According to Roger Moore, Christopher Reeve would walk through the Pinewood Studios canteen in full Superman costume with swooning women in his wake. When he did it dressed as Clark Kent, nobody noticed. Clark Kent and Superman parted their hair on opposite sides. Christopher Reeve based Clark on Cary Grant in Bringing Up Baby. He was an excellent hang-glider and used that skill in the flying scenes. The part of Kansas was played by Alberta. Margot Kidder spoke hilariously about all the high-level corporate discussions about Superman’s package. Filming was supposed to take eight months but took nineteen. The falling helicopter alone took six months. The look of Smallville was based on the films of John Ford and the paintings of Norman Rockwell, and John Williams’ music for those scenes has echoes of Aaron Copland.
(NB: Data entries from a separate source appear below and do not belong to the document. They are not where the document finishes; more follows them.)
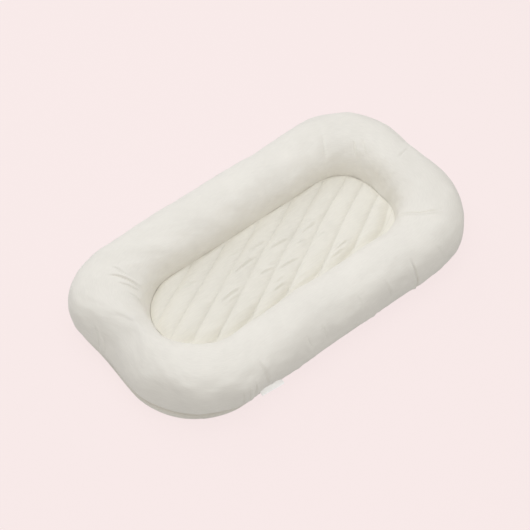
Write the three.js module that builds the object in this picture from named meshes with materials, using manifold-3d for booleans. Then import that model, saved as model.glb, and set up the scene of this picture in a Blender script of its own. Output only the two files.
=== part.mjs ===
// Infant lounger: a fat padded ring round a quilted centre pad, with a zip in the band at its base.
// Millimetres, +Z up. The origin is the middle of the base, on the floor. +X runs along the length,
// the near side is -Y, and the zip is in the far side, +Y.
import * as THREE from 'three';
import { mergeVertices } from 'three/addons/utils/BufferGeometryUtils.js';
import Module from 'manifold-3d';

const wasm = await Module();
wasm.setup();

// Padded ring, over its cover
const LENGTH = 800;
const WIDTH = 448;
const HEIGHT = 118;
const TUBE_WIDTH = 124;
const FLOOR_SAG = 3;
const OUTER_RADIUS_RIGHT_FAR = 162;
const OUTER_RADIUS_LEFT_FAR = 126;
const OUTER_RADIUS_LEFT_NEAR = 164;
const OUTER_RADIUS_RIGHT_NEAR = 156;
const INNER_RADIUS_RIGHT_FAR = 89;
const INNER_RADIUS_LEFT_FAR = 88;
const INNER_RADIUS_LEFT_NEAR = 90;
const INNER_RADIUS_RIGHT_NEAR = 75;
const NEAR_WAIST = 4;

// How square the stuffed section is: 2 is an ellipse, more is squarer
const SECTION_POWER_SHARE = 2.3;

// Heights of the seams that bound the cover
const BASE_SEAM_HEIGHT = 19;
const PAD_SEAM_HEIGHT = 36;

// Fabrics and the gap that touching pieces keep
const SEAT_GAP = 0.3;
const COVER_THICKNESS = 1.2;
const LINER_THICKNESS = 0.8;
const BASE_THICKNESS = 1;
const BAND_THICKNESS = 1.3;

// Base band: a full stretch stands upright, a slack stretch tucks in under the ring
const BAND_FOOT_HEIGHT = 5;
const BAND_WALL_STEP = 0.8;
const BAND_FOOT_TUCK = 3;
const SLACK_LOW_TUCK = 13;
const SLACK_FOOT_TUCK = 19;
// From 0, slack, to 1, full, for each stretch of the outline in the order of STRETCHES
const BAND_FULLNESS_SHARES = [0.7, 1, 0.7, 0.45, 1, 0, 0, 0.3];

// Quilted centre pad
const PAD_EDGE_GAP = 0.6;
const QUILT_UNDERSIDE = 34;
const QUILT_EDGE_THICKNESS = 2.2;
const QUILT_VALLEY_THICKNESS = 6;
const QUILT_PUFF = 5;
const QUILT_CROWN = 1.5;
const QUILT_PITCH = 39.4;
const QUILT_OFFSET = 8.5;
const QUILT_ANGLE = THREE.MathUtils.degToRad(27);
const QUILT_EDGE_ROLL = 16;
const PAD_BACKING_THICKNESS = 0.8;
const PAD_CORE_INSET = 5;
const PAD_CORE_ROUNDING = 5;

// Zip in the far side of the band
const ZIP_MARGIN_LEFT = 24;
const ZIP_MARGIN_RIGHT = 52;
const ZIP_HEM = 1.4;
const ZIP_TAPE_THICKNESS = 0.6;
const ZIP_TAPE_TUCK = 6;
const ZIP_SLIT = 1;
const ZIP_COIL_THICKNESS = 1.4;
const ZIP_PATCH_LENGTH = 11;
const ZIP_STOP_LENGTH = 2.2;
const ZIP_CUT_OVERRUN = 4;

// Zip slider and its pull
const SLIDER_LENGTH = 10;
const SLIDER_SIDE_CLEARANCE = 1.5;
const SLIDER_PLATE = 1;
const SLIDER_FLANGE = 0.8;
const SLIDER_CLEARANCE = 0.4;
const SLIDER_CORNER = 2;
const POST_THICKNESS = 0.5;
const POST_LENGTH = 3;
const PULL_THICKNESS = 1.2;
const PULL_WIDTH = 6;
const PULL_LENGTH = 24;
const PULL_END_ROUNDING = 2.4;
const PULL_HOLE_RADIUS = 1.3;
const BAIL_WIDTH = 2.2;
const BAIL_WALL = 1;
const BAIL_CLEARANCE = 0.6;
const BAIL_SLOT_LENGTH = 3.6;

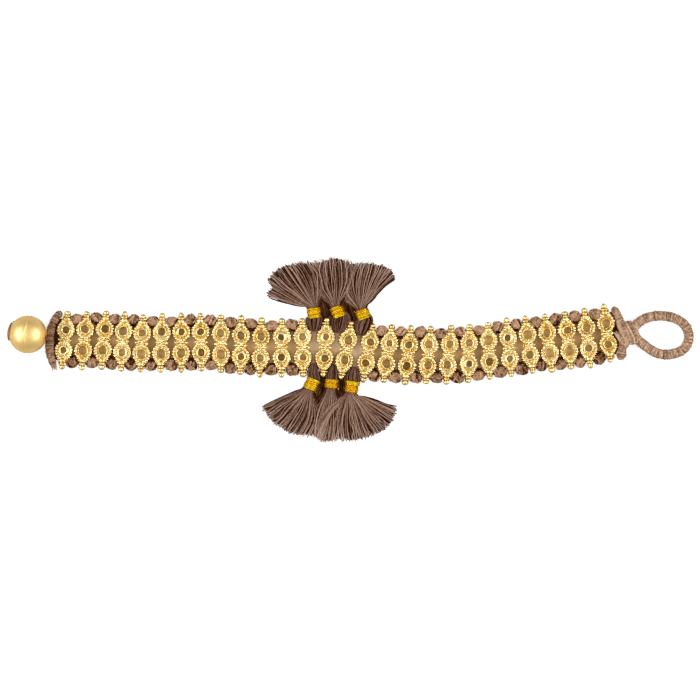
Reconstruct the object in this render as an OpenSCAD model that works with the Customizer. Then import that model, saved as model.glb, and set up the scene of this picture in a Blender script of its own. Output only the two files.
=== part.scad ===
// A woven bracelet of cast double-ring beads, laid open and flat.
// +X runs along the band from the ball button to the closure loop, +Y across it and +Z up.
// The origin is the middle of the footprint, on the surface that the bracelet lies on.

/* [Beads] */
// Distance from one bead to the next along the band
bead_pitch = 5.5; // [5.4:0.05:5.6]
// Extra distance between two beads that have tassels between them
tassel_room = 0.6; // [0.5:0.05:0.7]
// Diameter of the circle on which a ring's rim grains stand
grain_circle = 4.34; // [4.2:0.02:4.4]
// Diameter of one rim grain
grain_diameter = 0.8; // [0.76:0.02:0.82]
// Distance between the centres of a bead's two rings
ring_spacing = 5.8; // [5.6:0.1:6]
// Diameter of the hole in each ring
ring_hole = 2.3; // [1.6:0.1:2.36]
// Thickness of a bead's rings
ring_thickness = 1.6; // [1.3:0.1:1.7]
// Diameter of the collar that a thread runs through
collar_diameter = 1.9; // [1.7:0.05:1.95]
// Diameter of the ball at a finial's tip
tip_diameter = 1.3; // [1:0.1:1.6]
// Length of a bead from tip to tip
bead_length = 17.2; // [17:0.1:17.6]

/* [Band] */
// Width of the tape's full thickness, behind the beads
tape_width = 10.4; // [9:0.1:10.4]
// Width of the tape with its thin edges, which reach under the knots
tape_edge_width = 11.8; // [10.4:0.1:12]
// Thickness of the tape
tape_thickness = 1; // [0.8:0.1:1]
// Diameter of the thread along each edge
edge_thread = 0.4; // [0.3:0.05:0.45]
// Diameter of the knots along each edge
knot_diameter = 2.8; // [2.2:0.1:2.9]

/* [Ball button] */
// Diameter of the ball
ball_diameter = 10.5; // [9:0.25:10.5]
// Wall of the hollow ball
ball_wall = 0.5; // [0.4:0.1:1]
// Diameter of the hole through the ball
ball_hole = 2; // [1.6:0.1:2.4]
// Turn of the ball's axis, seen from above
ball_turn = -11; // [-14:1:-8]
// Rise of the ball's axis towards the band
ball_rise = 8; // [5:1:10]

/* [Cords] */
// Diameter of the wound cord at the button end
button_end_diameter = 2.3; // [1.9:0.1:2.3]
// Diameter of the wound cord at the loop end
loop_end_diameter = 2.4; // [2:0.1:2.4]
// Diameter of the wound cord of the closure loop
loop_diameter = 2.9; // [2.4:0.1:3]

/* [Tassels] */
// Diameter of a tassel's head
head_diameter = 3.6; // [3:0.1:3.6]
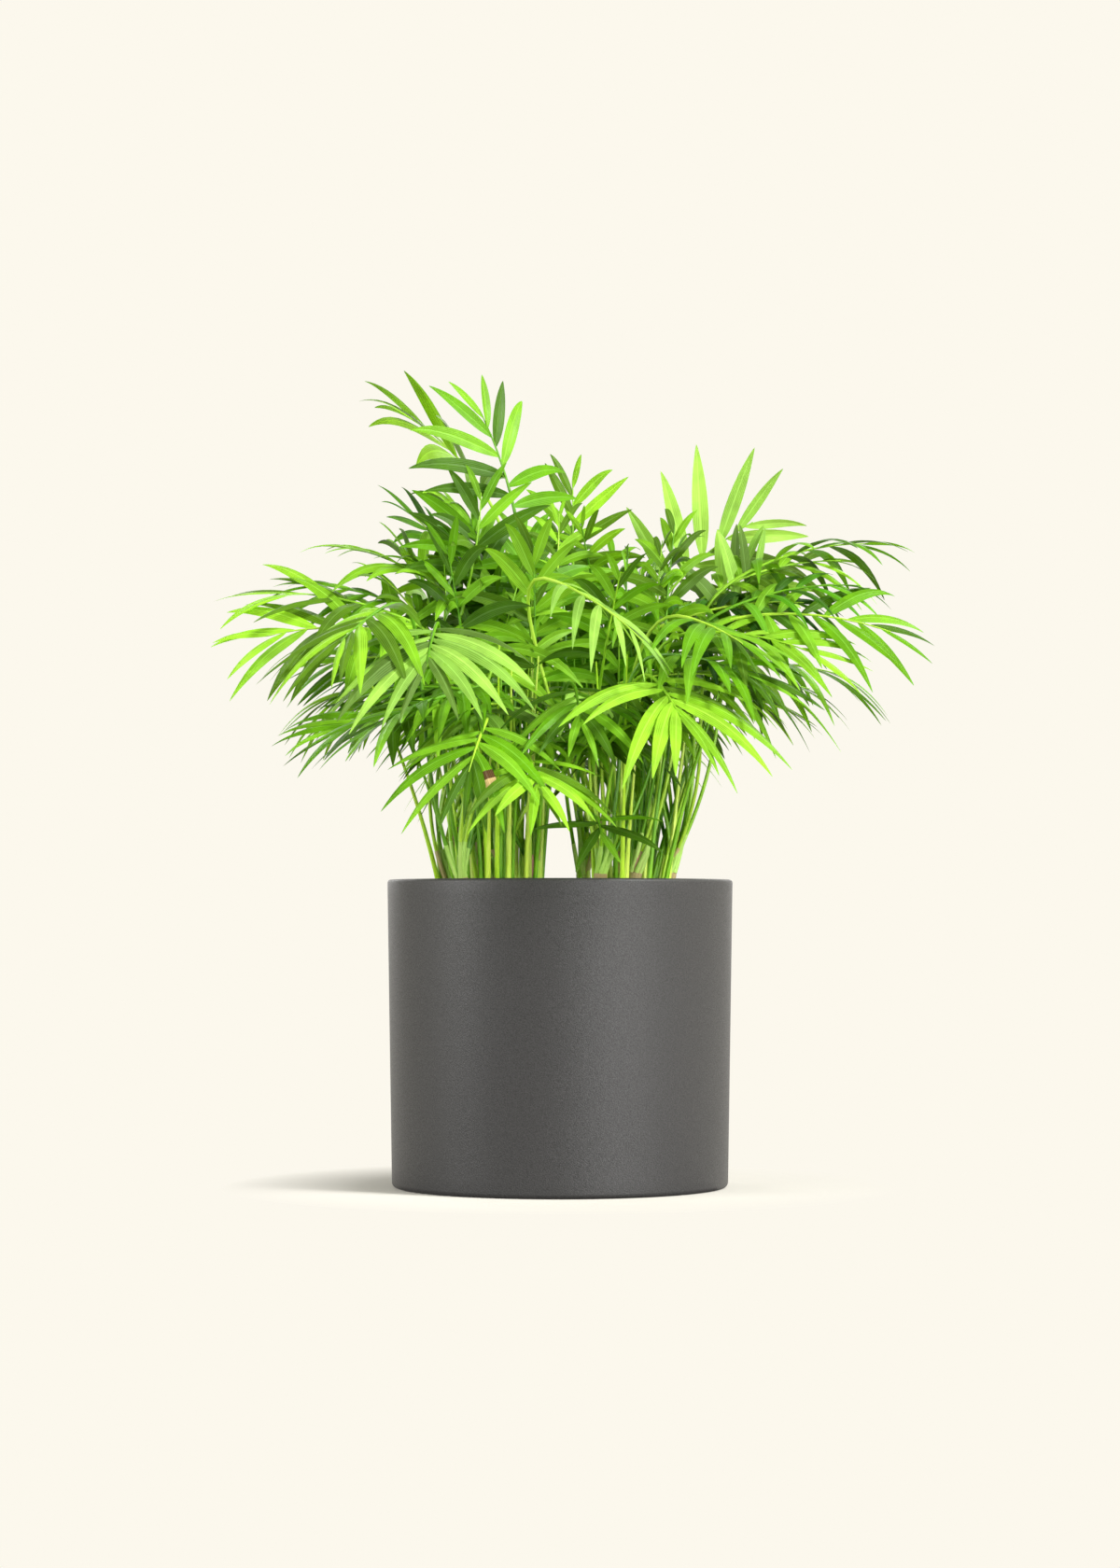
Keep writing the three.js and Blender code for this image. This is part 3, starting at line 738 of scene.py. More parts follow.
@dataclass
class Planter:
    """The straight-sided planter, turned about its upright axis."""

    height: float = 186
    rim_radius: float = 105
    foot_radius: float = 102
    wall: float = 6
    floor: float = 8
    foot_round: float = 3
    lip_round: float = 2.0
    inner_round: float = 4
    wall_rows: int = 26
    sides: int = 192

    def inner_radius(self, height: float) -> float:
        """The radius of the inner wall at a height."""
        return mix(self.foot_radius, self.rim_radius, height / self.height) - self.wall

    def profile(self) -> list[tuple[float, float]]:
        """The outline that turns about the axis, from the foot's middle round to the floor's middle.

        Returns:
            Radii and heights, in millimetres.
        """
        inner_foot = self.inner_radius(self.floor + self.inner_round)
        lip = self.height - self.lip_round

        def arc(x: float, y: float, radius: float, start: float, end: float, steps: int) -> list:
            """Points on an arc in steps about a centre, its angles in degrees from the outward level."""
            turns = np.radians(np.linspace(start, end, steps + 1))
            return [(x + radius * math.cos(t), y + radius * math.sin(t)) for t in turns]

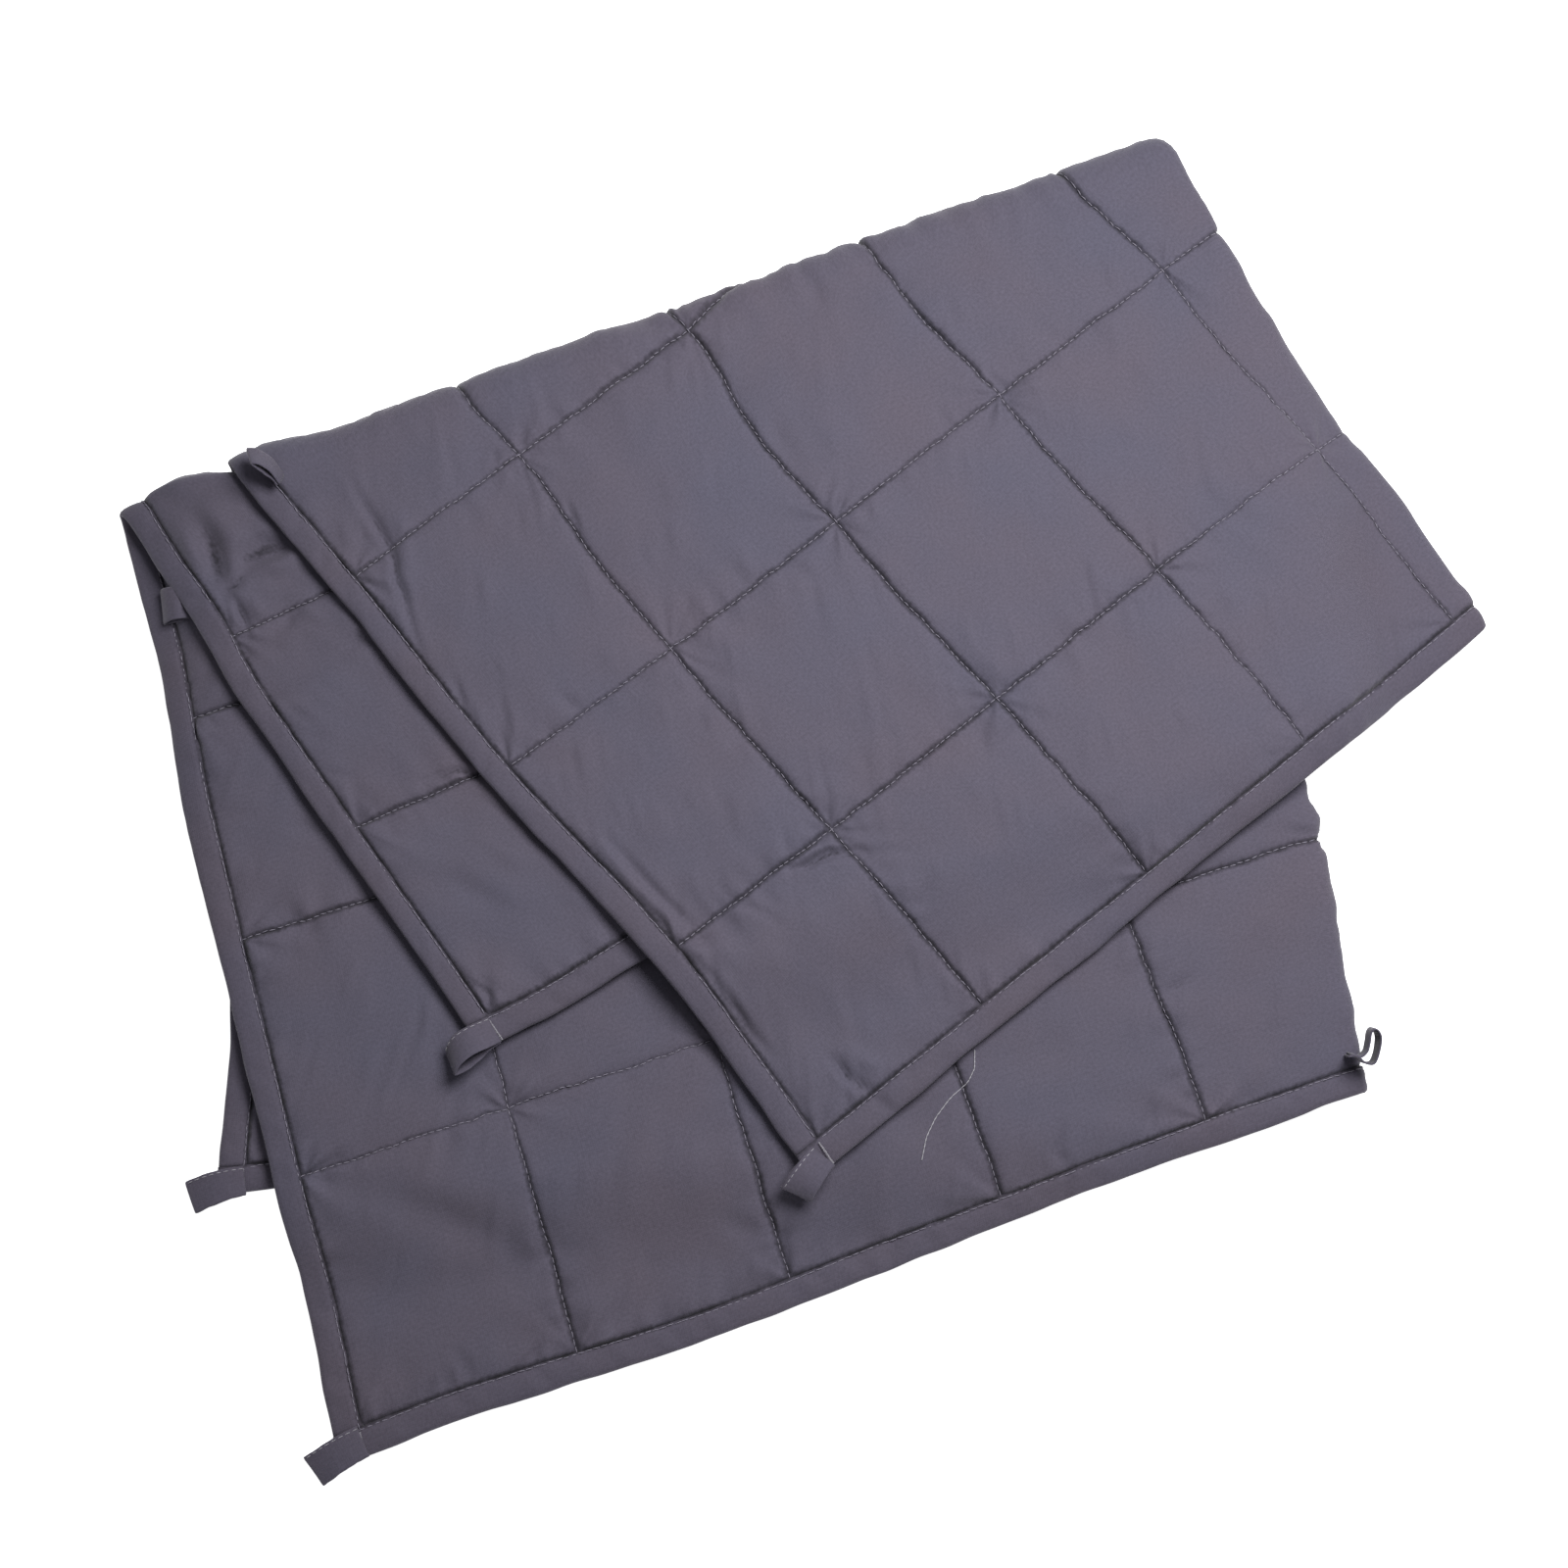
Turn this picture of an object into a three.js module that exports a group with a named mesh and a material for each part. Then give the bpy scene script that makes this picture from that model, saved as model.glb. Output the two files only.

The special effects were cutting edge for the time, especially the flying, which had to be believable. The three acts of the movie, taking place on Krypton, in Kansas, and in Metropolis, follow patterns in Joseph Campbell’s Hero’s Journey, not to mention the story of Jesus Christ. The movie was a great hit. Even Jerry Siegel and Joe Shuster loved it. It was nominated for three Oscars and received a special achievement Oscar for its visual effects. It won a Hugo and a Saturn. The original plan had been to make Superman II at the same time, but they decided to wait and see. Now, Superman II was a go. Many people think that Superman, Star Wars, and Close Encounters created the SF film mania in the Eighties.